The Tribune - Spectrum


Sunday, September 3, 2000
Article

A writer forgotten
By N.K. Oberoi

WRITING in a journal on Tulsi Jayanti in June 1935, Munshi Prem Chand regretted that we as a nation did not pay proper homage to the memory of Goswami Tulsidas. Tulsidas is part and parcel of our lives, the still, small voice within us, the source of our moral imagination as a people. The birth anniversary of Prem Chand fell on July 31. However, there was hardly any mention of this in our newspapers and T.V. Prem Chand could never have forseen that the insensitivity towards Tulsi Jayanti displayed by the people was going to be his lot, too.

Munshi Prem Chand bemoaned the lack of enthusiasm in raising funds for the renovation of Tulsi Ghat and Tulsi Mandir at Varanasi. By way of rationalising it, one may say that the writer of Ramcharitmanas does not need any monuments to his memory. The Supreme Court of India came down heavily on the Delhi Municipal Corporation for not taking action to prevent the burial place of Urdu poet Momin from being turned into a public urinal. A coal depot is housed where the poet Ghalib once lived. A TV crew was shocked at the dilapidated condition of Prem Chand’s house. Even its windows had been removed, the crew discovered, when it visited the spot again to shoot it for television.

 


Munshi Prem ChandThe question that Munshi Prem Chand does not directly raise but it automatically crops us through the tepid celebration of Tulsi Jayanti is the changing context of relationship between literature and the life of the people — what it was in Tulsidas’ times and what it has come to be in Prem Chand’s times. How far have we come from Prem Chand’s times, too? The empathy Prem Chand felt for the rural poor, their beliefs, hopes and fears concerning their destiny and human identity has now degenerated into a stance, a fetish, gesture at best.

That the vital links between literature and the lives of the people have been substituted by a professionalism of the writing act itself. Recognising this is not making a case for cloning against the dynamics of the life-process itself.

Poetry or narrative fiction are both different modes of articulating the inner life of the people. The existence of people and their possible inner lives had become highly questionable. At a time when virtual reality has overtaken us, it is doubtful whether the art forms in their traditional forms still reflect our inner lives. Tulsi Ramayana Vinay Patrika, Prem Chand’s novels and short stories — Godan and Kaffar have yet to find their place on the Internet.

The real question is how would the representations of a social, political and cultural landscape and ethos, be classified on the Internet and on what basis? Every act of reordering the literature of the past, and the present is, infact, reconceptualising what passes in the common parlance as the pop and the classical. In a way Prem Chand’s fiction demolishes this distinction.
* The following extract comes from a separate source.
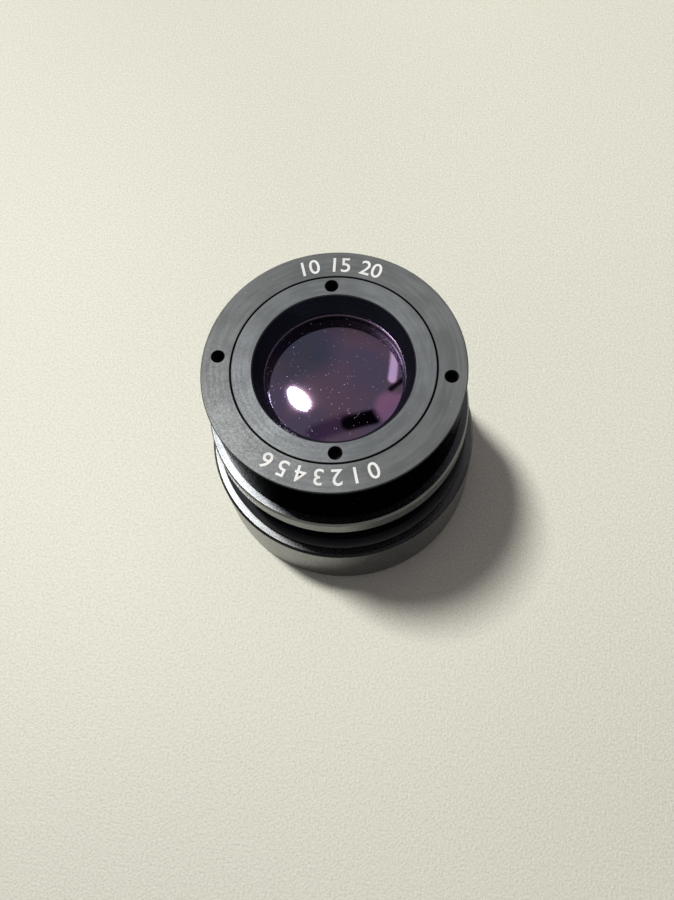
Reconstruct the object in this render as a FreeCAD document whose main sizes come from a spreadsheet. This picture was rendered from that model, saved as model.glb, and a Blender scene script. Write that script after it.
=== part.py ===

How would our traditional literatures be shelved in the stacks of the global library?

Prem Chand’s fiction may be accorded the status of the classic of a social and cultural period but is now out of step with the what is recognised as a bestseller in terms of a Pulitzer Booker, the Commonwealth Prize, the Jnanpith or Sahitya Akademi Award. The network between the award-giving agencies and the publishing houses is for too well-known a factor to be considered extra-literary. Gone are the days when a book could exist in its own right without the back up of publicity. What kind of a projection would Prem Chand’s writing get once it becomes a part of the Internet? This is not to highlight the transmission-hazards from one language and cultural space to another but the requirements of the Internet language into which Prem Chand’s fiction would be rendered.
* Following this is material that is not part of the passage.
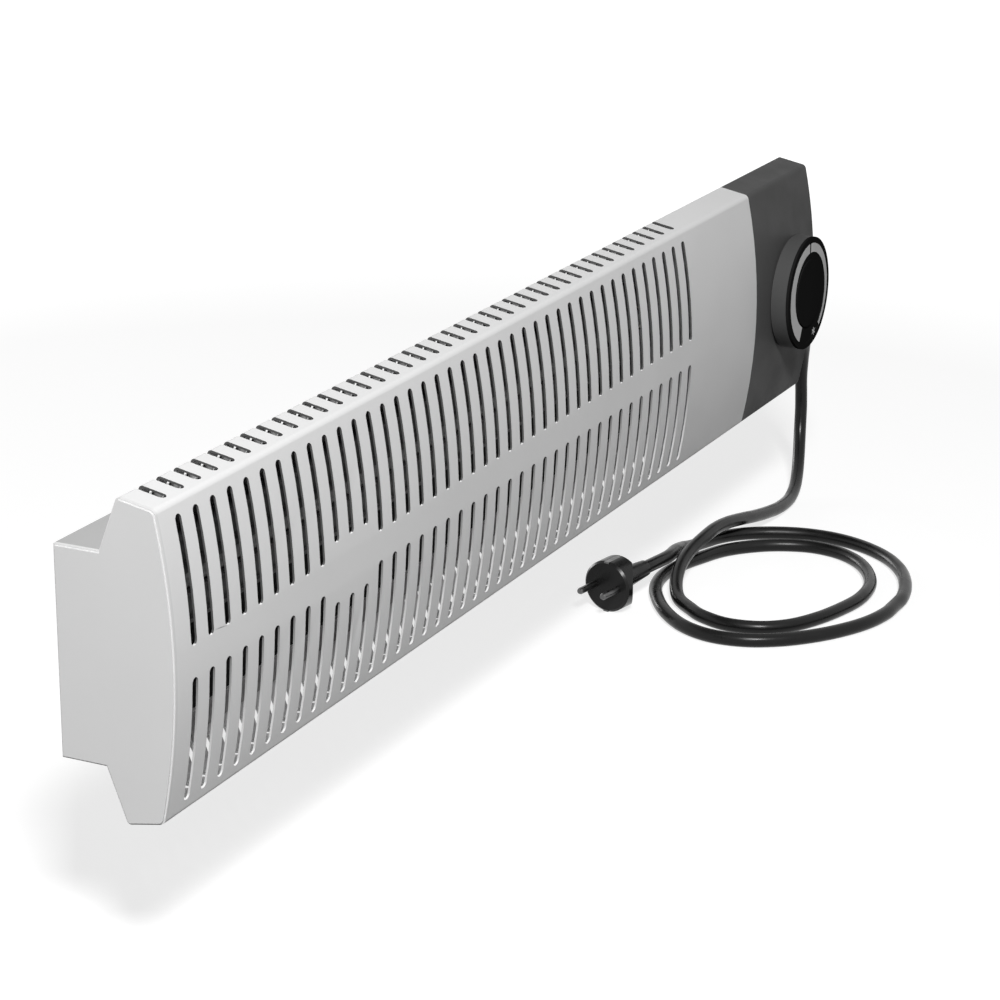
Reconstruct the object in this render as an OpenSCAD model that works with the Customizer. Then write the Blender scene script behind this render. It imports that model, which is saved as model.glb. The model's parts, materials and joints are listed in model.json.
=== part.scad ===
// Frost protection heater: a slotted convector bar for a wall, with a thermostat knob and a mains cord.
// Millimetres. +X runs along the bar to the control end, the front faces -Y and +Z is up.
// The origin lies on the wall, in the middle of the four wall screws.

/* [Body] */
// Length over both ends
heater_l = 900; // [800:10:1200]
// Height over the top and bottom crests
body_h = 177; // [160:1:200]
// Rise from a front edge to its crest
bevel_rise = 4.25; // [3:0.25:8]
// Depth from a front edge back to its crest
bevel_d = 21.8; // [16:0.1:26]
// Depth from the front edges to the back of the casing
body_d = 60.5; // [56:0.5:80]
// How far the curved front bulges out between its edges
front_bulge = 9.3; // [5:0.1:14]
// Height of the box at the back
box_h = 116.5; // [108:0.5:126]
// Depth of the box at the back
box_d = 27; // [24:0.5:30]
// Rounding of the two front edges
edge_r = 4; // [3:0.5:6]
// Rounding of the two crests
crest_r = 2.5; // [2:0.25:4]
// Thickness of the front grille
skin_t = 1.2; // [0.9:0.1:2]
// Thickness of the steel sheet in the casing and its fittings
sheet_t = 1.2; // [0.8:0.1:1.6]
// Distance from the wall to the back of the casing
wall_gap = 6; // [5:0.5:10]
// Clearance around pieces that slide into each other
fit_gap = 0.15; // [0.1:0.05:0.3]

/* [Grille] */
// Distance from one slot to the next
slot_pitch = 16.5; // [14:0.25:20]
// Width of every slot
slot_w = 5.5; // [3:0.25:6]
// Distance from the left end to the first slot
slot_first = 19.8; // [17:0.1:26]
// Shortest plain length between the last slot and the control housing
plain_l = 121; // [100:1:160]
// Height from the top of the upper slots to the bottom of the lower ones
rows_h = 155; // [140:1:158]
// Height of the plain web between the two rows
web_h = 17.2; // [10:0.2:24]
// First slot that is shortened beside the bare badge field, counted from 0
badge_slot = 9; // [2:1:20]
// Number of slots shortened in each row
badge_n = 3; // [1:1:6]
// Height of the bare badge field
badge_h = 34.6; // [28:0.2:44]
// Distance from a front edge to the start of the bevel slots
bevel_slot_in = 5; // [4:0.25:7]
// How far the bevel slots run down behind the crest
slope_slot_d = 6.7; // [5:0.1:8]
// Height of the grille's rear lip below the crest
lip_h = 26.5; // [24:0.5:28]
// Rise of the casing's flange inside the lip
flange_rise = 8.8; // [6:0.1:10]

/* [End cap] */
// Thickness of the left end cap's plate
cap_t = 3; // [2:0.5:5]
// Width of the step around the cap's face
cap_edge = 1; // [0.5:0.25:1.5]
// Depth of the cap's locating rim
cap_rim_l = 8; // [6:0.5:11]
// Thickness of the locating rims of the cap and of the control housing
rim_t = 2; // [1.6:0.1:2.5]

/* [Control housing] */
// Length of the control housing
control_l = 114.5; // [108:0.5:140]
// Wall of the control housing
control_wall = 2.5; // [2:0.1:3]
// Length of the locating rim that goes into the grille and the casing
control_rim_l = 10; // [8:0.5:14]
// Number of air slots in the underside of the control housing
vent_n = 4; // [2:1:4]
// Distance from the left edge of the control housing to its first air slot
vent_in = 20; // [16:0.5:22]

/* [Knob] */
// Distance from the right end to the knob's axis
knob_in = 46.7; // [44:0.1:56]
// Radius of the knob
knob_r = 41.5; // [34:0.5:42]
// Thickness of the knob, without its raised centre
knob_h = 13; // [11:0.5:20]
// Wall of the knob's skirt
knob_wall = 2.2; // [1.6:0.1:3]
// Gap between the knob and the crown of the housing
knob_gap = 0.7; // [0.5:0.1:1.5]
// Thickness of the black face plate
face_t = 1.6; // [1.2:0.1:2.4]
// Height of the raised centre disc and of the face's rim
disc_rise = 1; // [0.6:0.1:1.5]
// Radius of the raised centre disc
disc_r = 25; // [18:0.5:25]
// Outer radius of the light temperature wedge
wedge_r = 37; // [32:0.5:38]
// Width of the wedge at its warm end
wedge_wide = 11; // [8:0.5:11.5]
// Width of the wedge at its cold end
wedge_thin = 3; // [2:0.5:6]
// Angle that the wedge spans, in degrees
wedge_span_deg = 295; // [240:5:310]
// Radius of the thermostat's shaft
shaft_r = 3; // [2.5:0.25:4]
// Radius of the knob's hub
hub_r = 8; // [7:0.5:10]

/* [Heating element] */
// Depth of the element's axis behind the front edges
element_in = 43; // [40:0.5:44]
// Height of the element's axis above the middle of the bar
element_z = 13; // [5:0.5:15]
// Radius of the sheathed heating rod
rod_r = 6; // [4:0.25:6.5]
// Height over both wings of the element's profile
wing_h = 51; // [44:0.5:54]
// Thickness of the wings
wing_t = 2.2; // [1.6:0.1:3]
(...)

A fancy dress contest in a college on its annual day function comes to my mind. People were dressed up. It was difficult to distinguish those who were participating in the fancy dress competition from those who were not. The best award for the fancy dress went to a person who was huddled in one corner of the hall as a starving poor man. Those present in the hall were shocked when they discovered that the awardee was not a participant but a poor man who had stealthily made his way into the hall, hoping to get something to eat there. The fancy dress show could very well stand for the Indian literary scene and the presence of the starving poor man as Prem Chand’s literary achievement.

Prem Chand’s anguish over people not rising upto the occasion of Tulsi Jayanti though justified, is understandable. So much has our milieu changed from the times of the Ramayana to those of Godan. Our neglect of Prem Chand however, is not understandable — Godan’s milieu is still the milieu of rural India inspite of the invasion of our reality by television.

Depressed at the lack of visible mention of Prem Chand’s legacy as a writer in the newspapers, journals and the television, I thought of locating Prem Chand’s views of Tulsi Jayanti. Checking up with a host of scholars, researchers and academics did not help.

The help came from a binder in a big library, a young boy 15 or 16 who was yet to appear in his matriculation examination or perhaps was a matriculate, who located the volumes of Vividh Prasang collection of Prem Chand’s non-fiction writings in the library.

That he was a passionate reader of Prem Chand’s fiction is, for me, the real celebration of Prem Chand’s birth anniversary, celebration by an anonymous character from his fiction.